How this is related to pairwise testing is that the coupling effect hypothesis suggests that if there is a fault that manifests with a specific setting of configuration variables, it is most likely caused actually by only a small subset of those variable values.
Of course, there is no reason why coupling two variables and no more would be always the best strategy. A natural extension of pairwise testing is indeed to cover not only pairs but also triples, quartets and so on. This is not necessarily good to do for all small subsets of data variables, so advanced combinatorial data generation tools allow users to define the “strength” of data combination individually for different data variables and their combinations.
Combinatorial data generation is a very good way to generate discrete test data tables. Some people do not consider it to be a model-based testing approach at all because there does not seem to be any real model of the system anywhere. However, it is a prominent approach for automated test design and the input to a combinatorial test data generator can be seen as a special purpose model that models the space of inputs the system can accept.

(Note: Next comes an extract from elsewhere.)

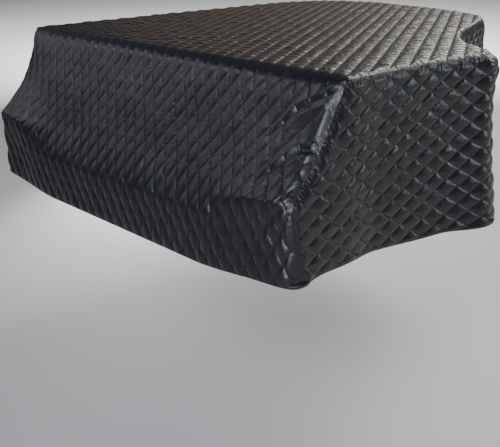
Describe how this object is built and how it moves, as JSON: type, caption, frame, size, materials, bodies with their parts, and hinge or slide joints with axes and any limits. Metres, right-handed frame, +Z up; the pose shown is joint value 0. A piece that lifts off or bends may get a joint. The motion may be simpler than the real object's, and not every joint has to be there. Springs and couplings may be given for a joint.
{
  "type": "grand piano cover",
  "caption": "Fitted quilted satin cover for a baby grand piano: lid-shaped top, sloping keyboard front and a hanging side band with a bound hem, hollow and open below.",
  "frame": {"origin": "on the underside of the top, midway along the keyboard's width and midway between the front of the keyboard and the tail", "axes": "+X along the keyboard to the treble side, +Y from the keyboard to the tail, +Z up"},
  "size_m": [1.5703, 1.643, 0.5181],
  "materials": {
    "quilted_satin": "black satin quilted in diamonds over thin wadding, soft sheen",
    "binding_satin": "plain black satin tape"
  },
  "bodies": {
    "root": {"top_front_panel": "quilted_satin", "treble_panel": "quilted_satin", "tail_panel": "quilted_satin", "bass_panel": "quilted_satin", "hem_binding": "binding_satin"}
  },
  "joints": []
}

Sometimes other types of model-based testing tools include combinatorial data generation capabilities. For example, a finite state machine path generator can generate out test cases that themselves then pick their actual data inputs from a data table generated with a combinatorial test data generator.

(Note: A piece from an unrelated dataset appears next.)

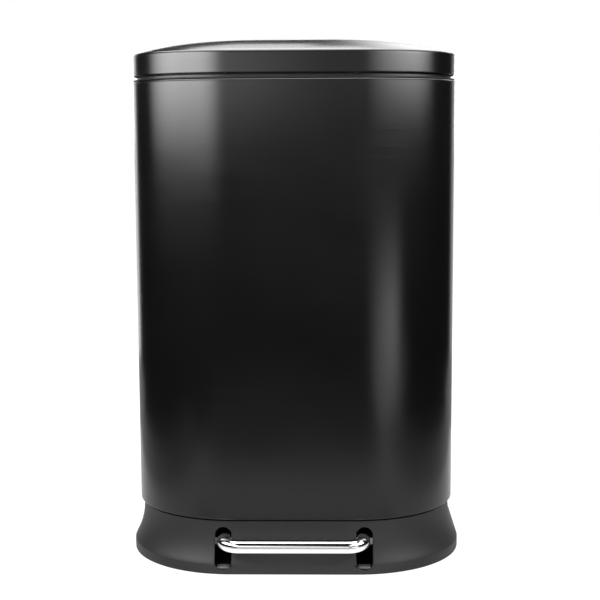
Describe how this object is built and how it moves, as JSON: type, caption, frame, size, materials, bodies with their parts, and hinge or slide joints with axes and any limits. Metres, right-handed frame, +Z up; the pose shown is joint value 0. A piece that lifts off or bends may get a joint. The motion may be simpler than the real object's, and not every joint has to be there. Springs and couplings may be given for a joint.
{
  "type": "pedal trash can",
  "caption": "Step-on waste bin: D-shaped steel body on a flared base, inner bucket, domed lid lifted through a lever and rod by a tube pedal",
  "frame": {"origin": "under the middle of the whole bin, pedal bar and hinge housing included, on the surface that its rubber feet stand on", "axes": "+Z up, the pedal and the front face -Y, +X to the right of a person who faces the front"},
  "size_m": [0.416, 0.375, 0.6425],
  "materials": {
    "black_steel": "satin black powder coat with a fine grain",
    "black_plastic": "satin moulded black plastic",
    "dark_plastic": "glass-filled grey-black plastic",
    "bucket_plastic": "matt moulded charcoal plastic",
    "chrome_tube": "bright chrome plate",
    "zinc_sheet": "zinc-plated sheet",
    "screw_steel": "zinc-plated screws",
    "bright_steel": "drawn and polished steel",
    "spring_steel": "blued spring steel",
    "dark_steel": "black oxide tube",
    "nylon": "natural nylon",
    "rubber": "moulded rubber",
    "soft_grey": "soft grey bumper rubber"
  },
  "bodies": {
    "can": {"body_shell": "black_steel", "body_floor": "zinc_sheet", "top_ring": "black_plastic", "base_skirt": "black_plastic", "base_plate": "black_plastic", "base_screws": "screw_steel", "floor_screws": "screw_steel", "rubber_feet": "rubber", "pivot_blocks": "dark_plastic", "pivot_screws": "screw_steel", "axle_bushes": "nylon", "hinge_housing": "black_plastic", "hinge_backplate": "zinc_sheet", "hinge_screws": "screw_steel", "hinge_pin": "bright_steel", "hinge_pin_caps": "black_plastic", "rod_bush": "nylon", "damper_bracket": "dark_plastic", "damper_screws": "screw_steel", "damper_tube": "dark_steel", "damper_cap": "black_plastic", "inner_bucket": "bucket_plastic"},
    "lid": {"lid_cover": "black_steel", "lid_liner": "black_plastic", "hinge_leaf": "zinc_sheet", "leaf_screws": "screw_steel", "crank_pin": "bright_steel", "lid_bumpers": "soft_grey"},
    "lift": {"lift_rod": "bright_steel", "rod_head": "dark_plastic", "rod_foot": "dark_plastic", "damper_piston": "bright_steel", "damper_arm": "dark_plastic", "damper_nut": "screw_steel", "arm_screw": "screw_steel"},
    "pedal": {"pedal_bar": "chrome_tube", "pedal_plugs": "black_plastic", "pedal_lever": "zinc_sheet", "pedal_screws": "screw_steel", "pedal_axle": "bright_steel", "axle_clips": "spring_steel", "lift_pin": "bright_steel", "lift_pin_clips": "spring_steel"}
  },
  "joints": [
    {"name": "lid_hinge", "type": "hinge", "parent": "can", "child": "lid", "pos_m": [0, 0.1745, 0.605], "axis": [-1, 0, 0], "range_deg": [0, 75]},
    {"name": "lift_slide", "type": "slide", "parent": "can", "child": "lift", "axis": [0, 0, 1], "range_m": [0, 0.0317]},
    {"name": "pedal_press", "type": "hinge", "parent": "can", "child": "pedal", "pos_m": [0, -0.0215, 0.033], "axis": [1, 0, 0], "range_deg": [0, 10.88]}
  ],
  "couplings": [
    {"joint": "lift_slide", "follows": "lid_hinge", "m_per_rad": 0.024169},
    {"joint": "pedal_press", "follows": "lid_hinge", "ratio": 0.14488}
  ]
}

A combinatorial data generation input for testing a multi-platform DVD playing software could look like this:
| Platform | Windows XP | Windows Vista | Windows 7 | Mac |
| Word length | 32-bit | 64-bit | ||
| Hardware | DVD | DVD-RW | Blu-ray | |
| External display | None | VGA | HDMI |
There are 4 x 2 x 3 x 3 = 72 different combinations of the testing parameters, but a pairwise test generator can create a smaller test suite that covers all the pairs.

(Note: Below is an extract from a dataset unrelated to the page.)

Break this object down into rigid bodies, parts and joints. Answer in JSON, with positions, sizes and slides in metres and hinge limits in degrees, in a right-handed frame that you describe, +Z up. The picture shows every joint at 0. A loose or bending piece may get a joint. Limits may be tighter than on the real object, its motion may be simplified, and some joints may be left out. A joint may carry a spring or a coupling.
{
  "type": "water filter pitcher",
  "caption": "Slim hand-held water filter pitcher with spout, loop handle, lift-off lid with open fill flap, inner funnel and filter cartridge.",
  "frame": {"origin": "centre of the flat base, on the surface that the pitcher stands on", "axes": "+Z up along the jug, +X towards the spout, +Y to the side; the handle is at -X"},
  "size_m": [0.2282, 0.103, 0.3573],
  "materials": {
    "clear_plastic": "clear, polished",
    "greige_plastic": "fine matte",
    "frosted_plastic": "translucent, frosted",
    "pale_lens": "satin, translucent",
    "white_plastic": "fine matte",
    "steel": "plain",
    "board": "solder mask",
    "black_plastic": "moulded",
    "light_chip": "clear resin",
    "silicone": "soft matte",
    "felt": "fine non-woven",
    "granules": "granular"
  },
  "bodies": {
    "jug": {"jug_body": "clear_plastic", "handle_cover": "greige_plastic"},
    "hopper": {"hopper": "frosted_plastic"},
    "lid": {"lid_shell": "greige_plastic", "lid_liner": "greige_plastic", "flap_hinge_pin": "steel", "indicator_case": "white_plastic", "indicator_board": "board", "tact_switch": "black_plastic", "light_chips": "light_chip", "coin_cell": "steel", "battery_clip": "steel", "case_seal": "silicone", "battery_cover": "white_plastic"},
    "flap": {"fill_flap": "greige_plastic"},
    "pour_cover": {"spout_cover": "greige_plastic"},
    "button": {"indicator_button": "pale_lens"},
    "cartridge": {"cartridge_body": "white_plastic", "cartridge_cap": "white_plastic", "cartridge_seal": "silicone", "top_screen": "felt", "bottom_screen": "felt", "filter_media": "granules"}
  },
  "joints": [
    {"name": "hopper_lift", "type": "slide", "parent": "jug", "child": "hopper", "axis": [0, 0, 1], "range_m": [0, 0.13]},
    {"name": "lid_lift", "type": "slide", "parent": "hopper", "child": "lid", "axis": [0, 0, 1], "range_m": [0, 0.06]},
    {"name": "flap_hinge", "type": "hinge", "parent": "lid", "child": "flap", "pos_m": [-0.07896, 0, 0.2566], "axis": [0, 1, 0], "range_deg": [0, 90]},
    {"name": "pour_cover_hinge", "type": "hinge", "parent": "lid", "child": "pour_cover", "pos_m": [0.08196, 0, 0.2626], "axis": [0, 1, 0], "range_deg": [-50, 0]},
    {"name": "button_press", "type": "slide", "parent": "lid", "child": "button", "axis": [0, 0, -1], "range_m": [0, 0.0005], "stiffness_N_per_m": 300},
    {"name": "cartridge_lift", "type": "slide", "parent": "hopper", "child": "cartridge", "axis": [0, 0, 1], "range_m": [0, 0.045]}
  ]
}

This is such a small example that we can do this by hand. First start with a data table that contains the pairwise combinations of two of the longest rows:
| Platform | Word length | Hardware | External display |
|---|---|---|---|
| Windows XP | DVD | ||
| Windows XP | DVD-RW | ||
| Windows XP | Bluray | ||
| Windows Vista | DVD | ||
| Windows Vista | DVD-RW | ||
| Windows Vista | Bluray | ||
| Windows 7 | DVD | ||
| Windows 7 | DVD-RW | ||
| Windows 7 | Bluray | ||
| Mac | DVD | ||
| Mac | DVD-RW | ||
| Mac | Bluray |
Note how this table has all the pairwise combinations of the two configuration variables Platform and Hardware (4 x 3 = 12 combinations). Next, fill in the values of External display so that we cover all its pairings with both Platform and External display at the same time:
| Platform | Word length | Hardware | External display |
|---|---|---|---|
| Windows XP | DVD | None | |
| Windows XP | DVD-RW | VGA | |
| Windows XP | Bluray | HDMI | |
| Windows Vista | DVD | VGA | |
| Windows Vista | DVD-RW | HDMI | |
| Windows Vista | Bluray | None | |
| Windows 7 | DVD | HDMI | |
| Windows 7 | DVD-RW | None | |
| Windows 7 | Bluray | VGA | |
| Mac | DVD | None | |
| Mac | DVD-RW | VGA | |
| Mac | Bluray | HDMI |
By now, every possible pairing of any values in the three filled-in columns is covered in the table. Note that in order to achieve this, the ordering of values for the External display column had to crafted carefully and that the sequence looks “random” first but is not actually random. Now the remaining job is to fill in the Word length column. This is easy because there are only two possible values for this column so we can easily cover all the required pairwise combinations with the other columns:
| Platform | Word length | Hardware | External display |
|---|---|---|---|
| Windows XP | 32-bit | DVD | None |
| Windows XP | 32-bit | DVD-RW | VGA |
| Windows XP | 64-bit | Bluray | HDMI |
| Windows Vista | 64-bit | DVD | VGA |
| Windows Vista | 64-bit | DVD-RW | HDMI |
| Windows Vista | 32-bit | Bluray | None |
| Windows 7 | 32-bit | DVD | HDMI |
| Windows 7 | 64-bit | DVD-RW | None |
| Windows 7 | 64-bit | Bluray | VGA |
| Mac | 32-bit | DVD | None |
| Mac | 32-bit | DVD-RW | VGA |
| Mac | 64-bit | Bluray | HDMI |
This is now a covering array or an all-pairs test data table for the example problem. If you pick any two variables from the original test data table and any two values for them, there is at least one row in the final table that contains both of those. Larger test data tables are not easy to construct by hand, which is why the combinatorial test data generators are useful.